After the first two tests, the professor must have noticed that something wasn't right. I finished the third test quickly, and was pretty confident that I had done extremely well. We used scantron sheets for our answers, so we got to take the paper with the questions home after the test. I had marked all of my answers on both sheets, so I loaded the course website and started checking my answers.

My heart sank as I went through the answers. Somehow I had managed to get every single question wrong. I figured that there must have been something wrong with the answers, and when I matched the answers (not the letters), I realized that I had actually gotten every question right.

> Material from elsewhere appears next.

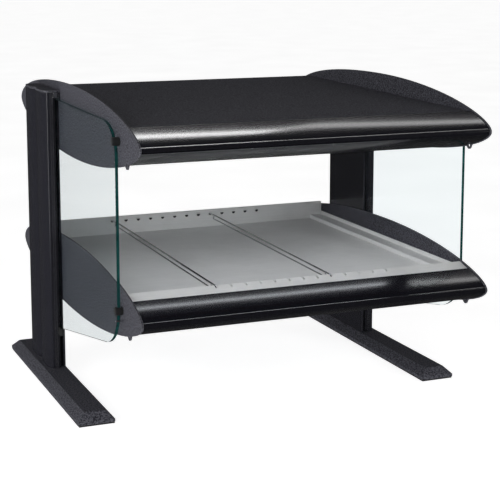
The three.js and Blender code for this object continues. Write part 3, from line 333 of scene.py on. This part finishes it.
def round_edges(piece, width, harden):
    """Rounds every sharp edge; harden keeps the flat faces beside it flat."""
    bevel = piece.modifiers.new("rounded_edges", "BEVEL")
    bevel.width = width
    bevel.segments = EDGE_SEGMENTS
    bevel.limit_method = "ANGLE"
    bevel.angle_limit = SHARP
    bevel.harden_normals = harden
    bevel.use_clamp_overlap = True


def refined(node, material, width):
    """The node's shape with its curves smooth and its edges rounded; folded sheet keeps flat shading."""
    folded = node in FOLDED
    source = NODES[node]
    piece = link(f"finished_{node}", source.data.copy())
    if "custom_normal" in piece.data.attributes:
        piece.data.attributes.remove(piece.data.attributes["custom_normal"])
    mesh = bmesh.new()
    mesh.from_mesh(piece.data)
    bmesh.ops.remove_doubles(mesh, verts=mesh.verts, dist=SAME_POINT)
    if not folded:
        bmesh.ops.dissolve_limit(mesh, angle_limit=COPLANAR, verts=mesh.verts, edges=mesh.edges)
    bmesh.ops.triangulate(mesh, faces=[face for face in mesh.faces if len(face.verts) > 4],
                          quad_method="BEAUTY", ngon_method="BEAUTY")
    for face in mesh.faces:
        face.smooth = not folded
    mesh.to_mesh(piece.data)
    mesh.free()
    piece.data.set_sharp_from_angle(angle=SHARP)
    set_material(piece, MATERIALS[material])
    if width:
        round_edges(piece, width, not folded)
    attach(piece, source["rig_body"])
    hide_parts(node)


def material_for(node):
    """The look of a node: its slot's, except that the uprights have their own, with lines along z."""
    if node.endswith("_upright"):
        return "trim_upright"
    return SLOTS[node]


# Widths of rounded edges by slot, in millimetres; 0 leaves the edges as packed.
EDGE_WIDTHS = {"powder": 0.5, "trim": 0.5, "stainless": 0.0, "glass": 0.6, "plastic": 0.4, "rubber": 0.5,
               "aluminium": 0.3, "chrome": 0.25, "lens": 0.3, "ceramic": 0.4, "amber": 0.0, "element": 0.0}
USUAL_EDGE_WIDTH = 0.4
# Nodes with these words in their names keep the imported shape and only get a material.
UNCHANGED = ("bolt", "insulation", "blanket", "holder", "reflector")

for node in sorted(NODES):
    look = material_for(node)
    if any(word in node for word in UNCHANGED):
        set_material(NODES[node], MATERIALS[look])
        continue
    refined(node, look, EDGE_WIDTHS.get(SLOTS[node], USUAL_EDGE_WIDTH) * MM)


# ---------------------------------------------------------------- glass edges

EDGE_FACE_TILT = 0.5


def colour_glass_edges(side):
    """Gives the faces round a pane, which don't look along x, the darker edge material."""
    piece = bpy.data.objects[f"finished_{side}_glass"]
    piece.data.materials.append(MATERIALS["glass_edge"])
    for face in piece.data.polygons:
        if abs(face.normal.x) < EDGE_FACE_TILT:
            face.material_index = 1


for side in ("left", "right"):
    colour_glass_edges(side)


# ---------------------------------------------------------------- small parts that only the looks need

def finish_piece(piece, body, material):
    set_material(piece, MATERIALS[material])
    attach(piece, body)


TICKS = 10
LONG_TICK_EVERY = 3
TICK_START, TICK_SWEEP = 45, 270
TICK_LONG, TICK_SHORT = 3.2 * MM, 2.0 * MM
TICK_WIDE, TICK_HIGH = 0.7 * MM, 0.3 * MM
TICK_BEHIND = 1.9 * MM
TICK_CLEAR = 1.6 * MM


def dial_marks():
    """A ring of short raised ticks round the heat knob."""
    low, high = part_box("thermostat_knob")
    centre = (low + high) / 2
    plate = low.y - TICK_BEHIND
    inner = (high.z - low.z) / 2 + TICK_CLEAR
    mesh = bmesh.new()
    for k in range(TICKS):
        angle = math.radians(TICK_START + TICK_SWEEP * k / (TICKS - 1))
        length = TICK_LONG if k % LONG_TICK_EVERY == 0 else TICK_SHORT
        for vert in bmesh.ops.create_cube(mesh, size=1.0)["verts"]:
            x, y, z = vert.co
            spot = Vector((x * TICK_WIDE, 0, inner + length / 2 + z * length))
            spot.rotate(Matrix.Rotation(angle + math.pi, 3, "Y"))
            vert.co = Vector((centre.x, plate, centre.z)) + spot + Vector((0, y * TICK_HIGH, 0))
    data = bpy.data.meshes.new("dial_marks")
    mesh.to_mesh(data)
    mesh.free()
    finish_piece(link("dial_marks", data), "case", "mark")


dial_marks()


# ---------------------------------------------------------------- stage, lights and camera

REFLECTED_FLOOR = 0.03
FLOOR_HALF = 30
FLOOR_GLOW = 0.95
FLOOR_DIMMING = (0.55, 0.55, 0.55)
WHITE = (1, 1, 1, 1)
# Ramps of (position, grey): straight out to overhead, and the mirrored world from its left to its right.
HORIZON_TO_OVERHEAD = ((0.0, 1.0), (0.25, 0.55), (0.55, 0.08), (1.0, 0.02))
MIRRORED_LEFT_TO_RIGHT = ((0.30, 0.24), (0.37, 0.17), (0.46, 0.03), (1.0, 0.02))


def mirrored_ray(tree):
    """1 for a ray that a surface has mirrored, 0 for one that is seen directly or through glass."""
    path = tree.nodes.new("ShaderNodeLightPath")
    mirrored = tree.nodes.new("ShaderNodeMath")
    mirrored.operation = "GREATER_THAN"
    mirrored.inputs[1].default_value = 0.5
    tree.links.new(path.outputs["Glossy Depth"], mirrored.inputs[0])
    return mirrored.outputs["Value"]


def stage_floor():
    """Plain pale floor with a soft shadow, dark in reflections so that black finishes stay black."""
    made, tree, shader = new_material("studio_floor", Roughness=0.85, Specular_IOR_Level=0.0,
                                      Emission_Strength=FLOOR_GLOW)
    tone = ramp(tree, pattern(tree, 3, detail=3.0), (0.3, (0.90, 0.90, 0.90)), (0.7, (0.94, 0.94, 0.94)))
    dimmed = blend_colours(tree, 1.0, tone, FLOOR_DIMMING, "MULTIPLY")
    tree.links.new(dimmed, shader.inputs["Base Color"])
    tree.links.new(tone, shader.inputs["Emission Color"])
    reflected = tree.nodes.new("ShaderNodeEmission")
    reflected.inputs["Color"].default_value = WHITE
    reflected.inputs["Strength"].default_value = REFLECTED_FLOOR
    either = tree.nodes.new("ShaderNodeMixShader")
    tree.links.new(mirrored_ray(tree), either.inputs["Fac"])
    tree.links.new(shader.outputs["BSDF"], either.inputs[1])
    tree.links.new(reflected.outputs["Emission"], either.inputs[2])
    tree.links.new(either.outputs["Shader"], tree.nodes["Material Output"].inputs["Surface"])
    mesh = bmesh.new()
    bmesh.ops.create_grid(mesh, x_segments=4, y_segments=4, size=FLOOR_HALF)
    data = bpy.data.meshes.new("studio_floor")
    mesh.to_mesh(data)
    mesh.free()
    floor = link("studio_floor", data)
    set_material(floor, made)


def studio_world():
    """White to look at, dark in reflections, and brighter round the horizon than overhead as a light."""
    world = bpy.data.worlds.new("studio")
    world.use_nodes = True
    tree = world.node_tree
    links = tree.links
    lighting = tree.nodes["Background"]
    place = tree.nodes.new("ShaderNodeTexCoord")
    split = tree.nodes.new("ShaderNodeSeparateXYZ")
    links.new(place.outputs["Generated"], split.inputs["Vector"])
    heights = ramp(tree, split.outputs["Z"], *HORIZON_TO_OVERHEAD)
    links.new(heights, lighting.inputs["Color"])
    seen = tree.nodes.new("ShaderNodeBackground")
    seen.inputs["Color"].default_value = WHITE
    reflected = tree.nodes.new("ShaderNodeBackground")
    side = tree.nodes.new("ShaderNodeMath")
    side.operation = "MULTIPLY_ADD"
    side.inputs[1].default_value = 0.5
    side.inputs[2].default_value = 0.5
    links.new(split.outputs["X"], side.inputs[0])
    sides = ramp(tree, side.outputs["Value"], *MIRRORED_LEFT_TO_RIGHT)
    links.new(sides, reflected.inputs["Color"])
    path = tree.nodes.new("ShaderNodeLightPath")
    diffuse = tree.nodes.new("ShaderNodeMixShader")
    links.new(path.outputs["Is Diffuse Ray"], diffuse.inputs["Fac"])
    links.new(seen.outputs["Background"], diffuse.inputs[1])
    links.new(lighting.outputs["Background"], diffuse.inputs[2])
    glossy = tree.nodes.new("ShaderNodeMixShader")
    links.new(mirrored_ray(tree), glossy.inputs["Fac"])
    links.new(diffuse.outputs["Shader"], glossy.inputs[1])
    links.new(reflected.outputs["Background"], glossy.inputs[2])
    links.new(glossy.outputs["Shader"], tree.nodes["World Output"].inputs["Surface"])
    bpy.context.scene.world = world


def softbox(name, place, target, wide, tall, power, lights_matt=True):
    """A rectangular light; without lights_matt it adds nothing to diffuse shading."""
    data = bpy.data.lights.new(name, "AREA")
    data.shape = "RECTANGLE"
    data.size = wide
    data.size_y = tall
    data.energy = power
    lamp = bpy.data.objects.new(name, data)
    bpy.context.scene.collection.objects.link(lamp)
    lamp.location = place
    lamp.rotation_euler = (Vector(target) - Vector(place)).to_track_quat("-Z", "Y").to_euler()
    lamp.visible_diffuse = lights_matt


CAMERA_PLACE = (-0.9091, -2.2667, 0.7620)
CAMERA_TILT, CAMERA_TURN = 80.887, -22.502
CAMERA_LENS, CAMERA_SENSOR = 97.73, 36
CAMERA_RISE = -0.15
CAMERA_REACH = 60


def camera():
    """A long lens in front of the case and to its left; lens and sensor in mm, angles in degrees."""
    data = bpy.data.cameras.new("camera")
    data.lens = CAMERA_LENS
    data.sensor_width = CAMERA_SENSOR
    data.shift_y = CAMERA_RISE
    data.clip_end = CAMERA_REACH
    made = bpy.data.objects.new("camera", data)
    bpy.context.scene.collection.objects.link(made)
    made.location = CAMERA_PLACE
    made.rotation_euler = (math.radians(CAMERA_TILT), 0, math.radians(CAMERA_TURN))
    bpy.context.scene.camera = made


stage_floor()
studio_world()
softbox("key", (-2.0, -1.7, 1.15), (0, 0, 0.3), 1.2, 1.0, 18)
softbox("left_strip", (-1.6, -0.25, 0.35), (-0.3, 0, 0.3), 0.22, 1.1, 7)
softbox("band_left", (0.45, 1.10, 2.3), (-0.1, -0.35, 0.45), 0.9, 0.28, 9, lights_matt=False)
softbox("band_right", (1.45, 1.03, 2.3), (0.2, -0.35, 0.45), 1.0, 0.28, 3, lights_matt=False)
softbox("fill", (2.0, -1.8, 1.0), (0, 0, 0.25), 1.2, 1.0, 14)
camera()
bpy.context.scene.view_settings.view_transform = "Standard"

The prof swapped the letters, so the kids whose friends were texting them the "answers" got screwed. It was pretty funny, even if it increased my blood pressure for a little bit.




For freshman year math courses, we wrote two versions of each test. They'd be nearly identical, but with a few of the numbers and variable names modified. We'd alternate passing them out so that people sitting next to each other had different tests. We'd also go around the room and write down who was sitting where. This made it really easy to catch the "look at your neighbor's paper" sort of cheating. (It's really hard to text answers to a calculus test, and taking a photo of your page would be really conspicuous.)

Other departments had their own anti-cheating methods. Kids coming straight out of high school, who were used to less sophisticated cheat-detection methods, tended to get burned pretty bad their first semester.